§ Supplied information
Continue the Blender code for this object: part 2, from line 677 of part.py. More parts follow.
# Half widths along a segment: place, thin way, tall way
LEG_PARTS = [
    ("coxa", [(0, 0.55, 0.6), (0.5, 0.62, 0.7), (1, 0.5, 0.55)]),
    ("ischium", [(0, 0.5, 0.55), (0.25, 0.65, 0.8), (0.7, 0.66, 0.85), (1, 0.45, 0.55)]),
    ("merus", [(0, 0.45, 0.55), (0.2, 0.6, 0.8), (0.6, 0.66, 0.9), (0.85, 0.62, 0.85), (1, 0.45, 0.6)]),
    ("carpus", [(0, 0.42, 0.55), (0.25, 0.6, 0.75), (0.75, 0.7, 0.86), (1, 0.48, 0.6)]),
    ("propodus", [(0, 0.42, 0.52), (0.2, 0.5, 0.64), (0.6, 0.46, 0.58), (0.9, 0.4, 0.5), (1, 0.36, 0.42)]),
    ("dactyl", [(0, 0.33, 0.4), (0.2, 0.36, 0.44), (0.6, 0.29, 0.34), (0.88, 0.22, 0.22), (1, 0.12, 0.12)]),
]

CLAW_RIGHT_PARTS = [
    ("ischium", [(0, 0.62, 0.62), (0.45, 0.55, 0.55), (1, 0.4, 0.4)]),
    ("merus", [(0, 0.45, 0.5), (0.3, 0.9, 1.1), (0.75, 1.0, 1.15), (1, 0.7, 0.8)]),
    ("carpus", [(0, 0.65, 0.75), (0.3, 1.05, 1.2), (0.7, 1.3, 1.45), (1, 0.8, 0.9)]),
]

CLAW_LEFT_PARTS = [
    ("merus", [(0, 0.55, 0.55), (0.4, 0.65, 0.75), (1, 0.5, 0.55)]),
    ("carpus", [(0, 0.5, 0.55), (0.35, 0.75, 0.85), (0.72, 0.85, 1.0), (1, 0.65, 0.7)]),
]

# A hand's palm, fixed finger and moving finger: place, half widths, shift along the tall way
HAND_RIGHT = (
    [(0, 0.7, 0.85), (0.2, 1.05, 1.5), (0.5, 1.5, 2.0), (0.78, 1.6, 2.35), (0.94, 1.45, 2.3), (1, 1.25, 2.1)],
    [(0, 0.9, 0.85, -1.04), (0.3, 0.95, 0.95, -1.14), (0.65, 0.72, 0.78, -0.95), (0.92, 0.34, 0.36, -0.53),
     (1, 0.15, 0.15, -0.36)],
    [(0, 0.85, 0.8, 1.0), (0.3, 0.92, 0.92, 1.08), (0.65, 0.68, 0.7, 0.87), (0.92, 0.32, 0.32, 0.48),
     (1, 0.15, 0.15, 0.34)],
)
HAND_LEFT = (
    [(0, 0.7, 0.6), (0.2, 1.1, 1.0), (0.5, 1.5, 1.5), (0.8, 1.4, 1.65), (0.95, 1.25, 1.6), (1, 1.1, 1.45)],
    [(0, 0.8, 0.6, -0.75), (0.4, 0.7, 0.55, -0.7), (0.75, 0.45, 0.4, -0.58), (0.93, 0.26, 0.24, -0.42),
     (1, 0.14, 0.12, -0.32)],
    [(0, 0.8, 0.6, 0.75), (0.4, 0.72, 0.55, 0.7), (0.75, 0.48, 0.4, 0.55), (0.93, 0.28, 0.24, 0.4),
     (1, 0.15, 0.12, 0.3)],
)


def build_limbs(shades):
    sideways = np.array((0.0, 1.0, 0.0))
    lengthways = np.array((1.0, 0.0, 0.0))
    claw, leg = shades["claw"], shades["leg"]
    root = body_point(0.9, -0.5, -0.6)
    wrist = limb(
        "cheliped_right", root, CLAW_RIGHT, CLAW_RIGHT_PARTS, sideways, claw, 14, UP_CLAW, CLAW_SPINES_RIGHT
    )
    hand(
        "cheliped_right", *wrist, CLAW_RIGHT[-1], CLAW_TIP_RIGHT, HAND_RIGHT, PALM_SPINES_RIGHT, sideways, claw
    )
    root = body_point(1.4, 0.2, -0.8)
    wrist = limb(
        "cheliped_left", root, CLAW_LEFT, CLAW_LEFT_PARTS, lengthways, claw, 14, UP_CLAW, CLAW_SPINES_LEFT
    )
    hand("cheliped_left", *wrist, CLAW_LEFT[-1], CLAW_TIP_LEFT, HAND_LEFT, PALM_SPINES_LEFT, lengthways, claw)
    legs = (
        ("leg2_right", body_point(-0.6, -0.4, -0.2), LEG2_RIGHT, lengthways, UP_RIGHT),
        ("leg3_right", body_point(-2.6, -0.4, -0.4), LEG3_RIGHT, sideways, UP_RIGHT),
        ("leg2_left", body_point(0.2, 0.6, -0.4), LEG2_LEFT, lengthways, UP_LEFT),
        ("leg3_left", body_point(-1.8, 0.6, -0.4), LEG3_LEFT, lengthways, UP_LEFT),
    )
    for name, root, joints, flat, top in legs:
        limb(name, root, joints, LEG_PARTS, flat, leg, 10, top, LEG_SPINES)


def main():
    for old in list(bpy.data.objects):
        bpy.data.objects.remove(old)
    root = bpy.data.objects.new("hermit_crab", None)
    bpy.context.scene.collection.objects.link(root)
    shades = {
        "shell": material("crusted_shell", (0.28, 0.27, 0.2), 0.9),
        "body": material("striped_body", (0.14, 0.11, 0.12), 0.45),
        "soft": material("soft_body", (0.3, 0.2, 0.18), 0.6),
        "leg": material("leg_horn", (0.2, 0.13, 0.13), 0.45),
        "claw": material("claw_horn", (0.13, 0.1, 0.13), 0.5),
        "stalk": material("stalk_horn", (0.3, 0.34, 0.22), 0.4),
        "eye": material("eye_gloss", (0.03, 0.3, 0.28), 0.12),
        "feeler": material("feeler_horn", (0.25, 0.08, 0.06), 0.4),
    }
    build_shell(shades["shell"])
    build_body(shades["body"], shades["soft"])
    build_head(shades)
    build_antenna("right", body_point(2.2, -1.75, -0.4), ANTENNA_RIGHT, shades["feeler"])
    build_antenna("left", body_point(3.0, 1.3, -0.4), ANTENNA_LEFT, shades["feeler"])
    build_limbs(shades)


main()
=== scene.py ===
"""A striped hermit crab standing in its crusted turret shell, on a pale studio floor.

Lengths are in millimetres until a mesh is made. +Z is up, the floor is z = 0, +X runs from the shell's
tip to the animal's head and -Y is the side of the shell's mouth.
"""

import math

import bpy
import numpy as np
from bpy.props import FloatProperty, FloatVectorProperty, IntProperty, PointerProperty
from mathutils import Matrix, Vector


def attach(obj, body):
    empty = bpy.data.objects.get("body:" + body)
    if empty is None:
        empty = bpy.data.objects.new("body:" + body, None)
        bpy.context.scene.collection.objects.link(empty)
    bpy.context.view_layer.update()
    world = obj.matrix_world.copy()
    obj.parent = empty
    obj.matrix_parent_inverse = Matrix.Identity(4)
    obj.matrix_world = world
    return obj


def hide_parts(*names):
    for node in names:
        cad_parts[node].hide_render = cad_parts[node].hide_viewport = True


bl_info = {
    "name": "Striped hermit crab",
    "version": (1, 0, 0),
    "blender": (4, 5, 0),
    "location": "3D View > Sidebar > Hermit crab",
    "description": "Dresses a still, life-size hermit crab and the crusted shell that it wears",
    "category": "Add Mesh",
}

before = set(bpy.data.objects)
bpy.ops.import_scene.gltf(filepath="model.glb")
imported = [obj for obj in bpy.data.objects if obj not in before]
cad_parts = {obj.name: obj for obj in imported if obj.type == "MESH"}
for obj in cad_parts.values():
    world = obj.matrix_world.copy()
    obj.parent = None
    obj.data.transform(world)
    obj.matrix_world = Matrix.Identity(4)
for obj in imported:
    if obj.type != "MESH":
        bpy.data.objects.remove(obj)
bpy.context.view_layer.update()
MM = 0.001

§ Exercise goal
Nothing but the lines from the one with "build_head(shades)" through the one with "for node in" should be repeated, and each exactly.

§ Reply to the task
    build_head(shades)
    build_antenna("right", body_point(2.2, -1.75, -0.4), ANTENNA_RIGHT, shades["feeler"])
    build_antenna("left", body_point(3.0, 1.3, -0.4), ANTENNA_LEFT, shades["feeler"])
    build_limbs(shades)


main()
=== scene.py ===
"""A striped hermit crab standing in its crusted turret shell, on a pale studio floor.

Lengths are in millimetres until a mesh is made. +Z is up, the floor is z = 0, +X runs from the shell's
tip to the animal's head and -Y is the side of the shell's mouth.
"""

import math

import bpy
import numpy as np
from bpy.props import FloatProperty, FloatVectorProperty, IntProperty, PointerProperty
from mathutils import Matrix, Vector


def attach(obj, body):
    empty = bpy.data.objects.get("body:" + body)
    if empty is None:
        empty = bpy.data.objects.new("body:" + body, None)
        bpy.context.scene.collection.objects.link(empty)
    bpy.context.view_layer.update()
    world = obj.matrix_world.copy()
    obj.parent = empty
    obj.matrix_parent_inverse = Matrix.Identity(4)
    obj.matrix_world = world
    return obj


def hide_parts(*names):
    for node in names:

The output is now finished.